# Written problem
Work out how many lines hold the string "scene". Give that number and nothing more.

======== Provided data ========

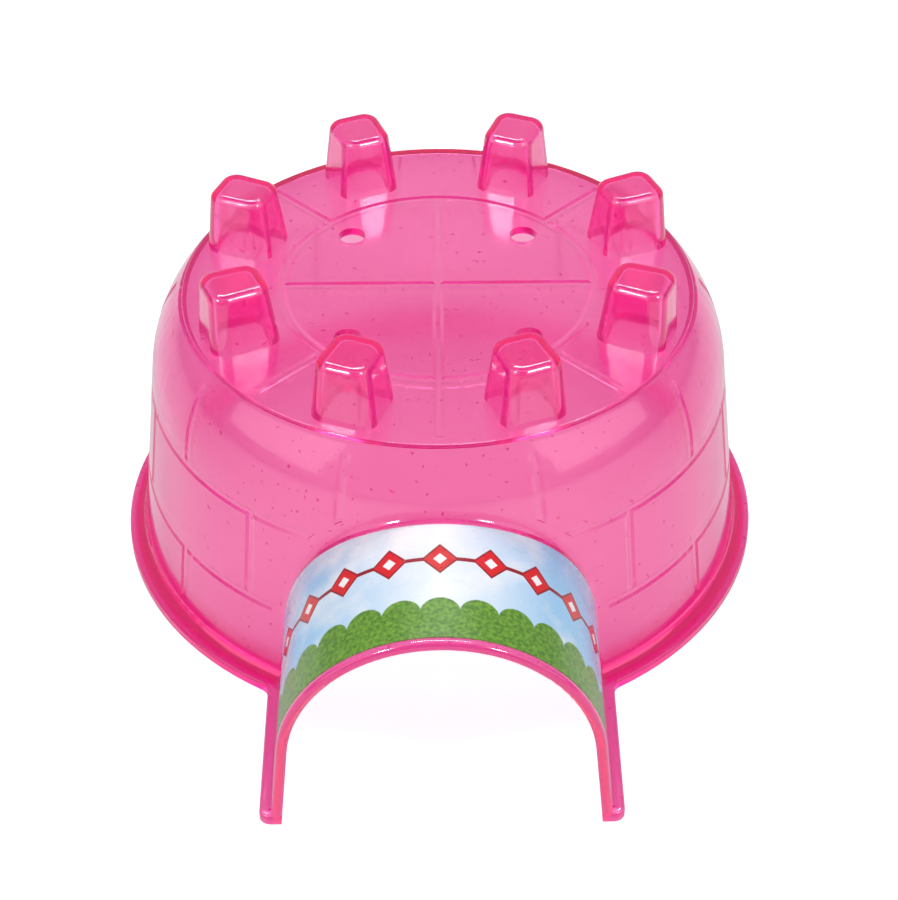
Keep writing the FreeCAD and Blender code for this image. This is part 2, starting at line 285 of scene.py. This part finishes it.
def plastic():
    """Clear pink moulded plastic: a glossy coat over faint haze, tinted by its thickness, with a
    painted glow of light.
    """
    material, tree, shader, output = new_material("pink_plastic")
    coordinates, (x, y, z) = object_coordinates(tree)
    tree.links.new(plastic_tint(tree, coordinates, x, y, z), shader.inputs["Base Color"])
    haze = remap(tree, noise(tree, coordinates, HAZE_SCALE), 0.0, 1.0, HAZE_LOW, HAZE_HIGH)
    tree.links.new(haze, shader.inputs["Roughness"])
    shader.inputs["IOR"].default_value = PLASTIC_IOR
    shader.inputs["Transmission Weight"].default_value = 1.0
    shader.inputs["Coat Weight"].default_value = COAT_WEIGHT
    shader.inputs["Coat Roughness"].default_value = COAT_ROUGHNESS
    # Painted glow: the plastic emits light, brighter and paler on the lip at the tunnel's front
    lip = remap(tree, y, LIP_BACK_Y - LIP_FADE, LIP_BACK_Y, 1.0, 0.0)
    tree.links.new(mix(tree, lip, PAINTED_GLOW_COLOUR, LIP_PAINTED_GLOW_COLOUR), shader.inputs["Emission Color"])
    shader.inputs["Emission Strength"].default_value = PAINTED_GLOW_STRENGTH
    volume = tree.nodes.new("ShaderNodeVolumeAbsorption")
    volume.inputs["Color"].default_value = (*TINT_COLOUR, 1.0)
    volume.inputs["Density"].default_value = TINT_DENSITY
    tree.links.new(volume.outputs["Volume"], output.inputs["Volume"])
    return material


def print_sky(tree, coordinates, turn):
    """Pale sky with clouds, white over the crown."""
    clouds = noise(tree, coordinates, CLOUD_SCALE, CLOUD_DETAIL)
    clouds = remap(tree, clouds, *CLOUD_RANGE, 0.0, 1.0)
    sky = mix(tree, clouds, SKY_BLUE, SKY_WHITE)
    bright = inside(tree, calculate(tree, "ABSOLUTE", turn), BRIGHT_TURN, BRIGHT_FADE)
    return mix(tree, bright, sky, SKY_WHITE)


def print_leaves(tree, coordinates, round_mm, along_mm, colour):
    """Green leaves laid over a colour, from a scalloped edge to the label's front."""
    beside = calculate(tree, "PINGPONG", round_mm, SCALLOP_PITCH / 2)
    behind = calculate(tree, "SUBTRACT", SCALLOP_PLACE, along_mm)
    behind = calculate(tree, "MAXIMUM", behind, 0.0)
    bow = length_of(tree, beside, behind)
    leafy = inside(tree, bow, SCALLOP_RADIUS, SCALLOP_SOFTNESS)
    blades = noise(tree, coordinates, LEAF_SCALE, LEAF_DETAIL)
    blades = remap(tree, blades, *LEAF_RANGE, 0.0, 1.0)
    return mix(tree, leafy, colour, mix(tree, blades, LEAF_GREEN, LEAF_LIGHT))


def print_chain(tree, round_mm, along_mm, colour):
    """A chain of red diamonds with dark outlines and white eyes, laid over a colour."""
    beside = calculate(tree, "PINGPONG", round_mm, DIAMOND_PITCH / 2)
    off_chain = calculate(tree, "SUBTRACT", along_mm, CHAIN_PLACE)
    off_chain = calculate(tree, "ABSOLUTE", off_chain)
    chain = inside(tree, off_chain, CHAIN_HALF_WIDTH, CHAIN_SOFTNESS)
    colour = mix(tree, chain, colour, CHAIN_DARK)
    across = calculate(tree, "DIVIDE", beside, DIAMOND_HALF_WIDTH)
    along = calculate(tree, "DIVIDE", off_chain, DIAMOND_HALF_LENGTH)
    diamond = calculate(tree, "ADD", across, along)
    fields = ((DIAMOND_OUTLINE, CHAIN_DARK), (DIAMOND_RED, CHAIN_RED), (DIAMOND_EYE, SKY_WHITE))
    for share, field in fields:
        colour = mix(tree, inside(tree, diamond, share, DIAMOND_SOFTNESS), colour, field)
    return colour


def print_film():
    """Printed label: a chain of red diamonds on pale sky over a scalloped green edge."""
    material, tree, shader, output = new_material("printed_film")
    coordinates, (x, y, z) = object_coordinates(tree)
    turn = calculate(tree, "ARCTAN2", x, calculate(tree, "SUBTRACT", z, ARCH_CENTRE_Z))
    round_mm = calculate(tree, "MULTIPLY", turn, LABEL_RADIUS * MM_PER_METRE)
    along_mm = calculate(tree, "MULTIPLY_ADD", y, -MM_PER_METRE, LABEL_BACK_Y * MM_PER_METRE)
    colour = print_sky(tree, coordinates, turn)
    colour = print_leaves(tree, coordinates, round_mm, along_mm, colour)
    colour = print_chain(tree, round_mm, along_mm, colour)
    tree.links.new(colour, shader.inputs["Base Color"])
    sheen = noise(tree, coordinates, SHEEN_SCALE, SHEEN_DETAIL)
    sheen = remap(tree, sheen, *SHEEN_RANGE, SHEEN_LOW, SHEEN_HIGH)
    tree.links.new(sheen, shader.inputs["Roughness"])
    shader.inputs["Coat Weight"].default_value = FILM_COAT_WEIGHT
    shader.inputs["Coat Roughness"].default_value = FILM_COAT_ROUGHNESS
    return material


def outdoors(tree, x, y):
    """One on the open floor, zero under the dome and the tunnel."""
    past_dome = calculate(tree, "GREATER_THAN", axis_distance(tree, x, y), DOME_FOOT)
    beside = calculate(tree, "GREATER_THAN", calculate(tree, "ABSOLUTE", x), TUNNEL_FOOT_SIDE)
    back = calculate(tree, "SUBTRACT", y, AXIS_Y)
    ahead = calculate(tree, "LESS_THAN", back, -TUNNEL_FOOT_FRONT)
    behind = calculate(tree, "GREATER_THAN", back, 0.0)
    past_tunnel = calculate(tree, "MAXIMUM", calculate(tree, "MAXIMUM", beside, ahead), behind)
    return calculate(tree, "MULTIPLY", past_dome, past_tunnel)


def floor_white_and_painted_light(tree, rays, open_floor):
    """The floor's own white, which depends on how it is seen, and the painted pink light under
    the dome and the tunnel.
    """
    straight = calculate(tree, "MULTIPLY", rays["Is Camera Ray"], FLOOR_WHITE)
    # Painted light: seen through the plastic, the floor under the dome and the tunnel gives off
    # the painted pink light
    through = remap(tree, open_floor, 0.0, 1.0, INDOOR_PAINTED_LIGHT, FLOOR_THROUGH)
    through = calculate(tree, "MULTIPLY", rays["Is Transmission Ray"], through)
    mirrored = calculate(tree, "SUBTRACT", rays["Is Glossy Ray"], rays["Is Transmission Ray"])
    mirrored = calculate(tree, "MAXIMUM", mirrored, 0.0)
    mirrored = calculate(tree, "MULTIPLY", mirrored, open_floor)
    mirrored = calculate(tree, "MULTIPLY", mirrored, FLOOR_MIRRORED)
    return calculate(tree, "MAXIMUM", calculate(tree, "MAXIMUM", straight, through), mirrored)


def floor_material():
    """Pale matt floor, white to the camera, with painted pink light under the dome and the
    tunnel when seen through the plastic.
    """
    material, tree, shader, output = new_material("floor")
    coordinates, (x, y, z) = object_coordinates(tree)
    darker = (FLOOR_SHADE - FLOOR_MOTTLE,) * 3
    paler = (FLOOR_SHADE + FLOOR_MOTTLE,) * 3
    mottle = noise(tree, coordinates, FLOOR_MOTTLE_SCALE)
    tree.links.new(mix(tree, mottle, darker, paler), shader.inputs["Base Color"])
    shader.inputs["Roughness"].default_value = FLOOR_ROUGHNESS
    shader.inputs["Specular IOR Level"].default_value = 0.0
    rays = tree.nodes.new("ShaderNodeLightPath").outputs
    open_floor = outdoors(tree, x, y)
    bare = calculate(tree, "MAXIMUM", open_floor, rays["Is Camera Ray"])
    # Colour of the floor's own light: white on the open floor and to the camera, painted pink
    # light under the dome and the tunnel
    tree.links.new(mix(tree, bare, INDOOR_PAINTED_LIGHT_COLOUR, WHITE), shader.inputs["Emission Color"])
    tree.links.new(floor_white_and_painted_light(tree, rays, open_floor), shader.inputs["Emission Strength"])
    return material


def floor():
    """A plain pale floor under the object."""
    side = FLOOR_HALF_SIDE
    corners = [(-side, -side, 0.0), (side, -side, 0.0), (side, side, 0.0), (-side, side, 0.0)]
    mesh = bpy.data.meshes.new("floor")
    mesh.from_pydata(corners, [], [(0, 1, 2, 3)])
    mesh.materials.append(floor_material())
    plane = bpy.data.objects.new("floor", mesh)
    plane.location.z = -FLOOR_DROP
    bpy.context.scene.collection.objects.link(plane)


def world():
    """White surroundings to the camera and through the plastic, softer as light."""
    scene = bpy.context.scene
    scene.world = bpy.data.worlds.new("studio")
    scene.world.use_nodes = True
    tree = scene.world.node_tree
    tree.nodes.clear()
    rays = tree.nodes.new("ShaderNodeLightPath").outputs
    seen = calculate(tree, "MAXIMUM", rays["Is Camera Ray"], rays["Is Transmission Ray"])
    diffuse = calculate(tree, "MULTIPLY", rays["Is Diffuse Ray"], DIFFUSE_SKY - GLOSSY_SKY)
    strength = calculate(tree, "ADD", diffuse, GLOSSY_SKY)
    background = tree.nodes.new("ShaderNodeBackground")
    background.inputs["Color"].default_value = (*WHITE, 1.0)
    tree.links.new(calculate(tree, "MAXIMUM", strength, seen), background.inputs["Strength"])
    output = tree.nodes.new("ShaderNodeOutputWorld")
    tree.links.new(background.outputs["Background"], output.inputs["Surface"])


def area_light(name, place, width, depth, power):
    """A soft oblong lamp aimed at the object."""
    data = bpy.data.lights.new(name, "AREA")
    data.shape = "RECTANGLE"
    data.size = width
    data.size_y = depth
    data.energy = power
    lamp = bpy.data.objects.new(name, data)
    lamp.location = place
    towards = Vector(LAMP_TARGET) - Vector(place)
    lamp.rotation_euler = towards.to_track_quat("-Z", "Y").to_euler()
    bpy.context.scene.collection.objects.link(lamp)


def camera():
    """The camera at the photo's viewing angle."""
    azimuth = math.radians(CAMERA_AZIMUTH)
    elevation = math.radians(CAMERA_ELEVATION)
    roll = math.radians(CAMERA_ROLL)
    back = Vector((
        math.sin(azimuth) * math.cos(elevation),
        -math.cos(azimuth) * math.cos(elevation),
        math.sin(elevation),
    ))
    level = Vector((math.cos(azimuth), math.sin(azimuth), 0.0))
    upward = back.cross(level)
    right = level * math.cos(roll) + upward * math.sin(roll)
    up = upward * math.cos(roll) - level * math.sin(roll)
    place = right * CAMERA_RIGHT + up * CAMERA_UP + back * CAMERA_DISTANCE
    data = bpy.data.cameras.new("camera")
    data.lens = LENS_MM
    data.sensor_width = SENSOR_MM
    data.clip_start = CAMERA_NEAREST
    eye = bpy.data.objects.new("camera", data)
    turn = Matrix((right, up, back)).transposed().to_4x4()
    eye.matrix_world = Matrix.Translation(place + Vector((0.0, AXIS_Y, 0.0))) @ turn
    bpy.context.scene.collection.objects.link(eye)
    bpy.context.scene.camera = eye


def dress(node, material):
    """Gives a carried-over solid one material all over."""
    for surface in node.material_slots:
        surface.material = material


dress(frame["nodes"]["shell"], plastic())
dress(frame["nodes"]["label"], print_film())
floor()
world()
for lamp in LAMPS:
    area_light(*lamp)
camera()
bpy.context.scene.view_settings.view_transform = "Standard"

========

# Reply to the task
10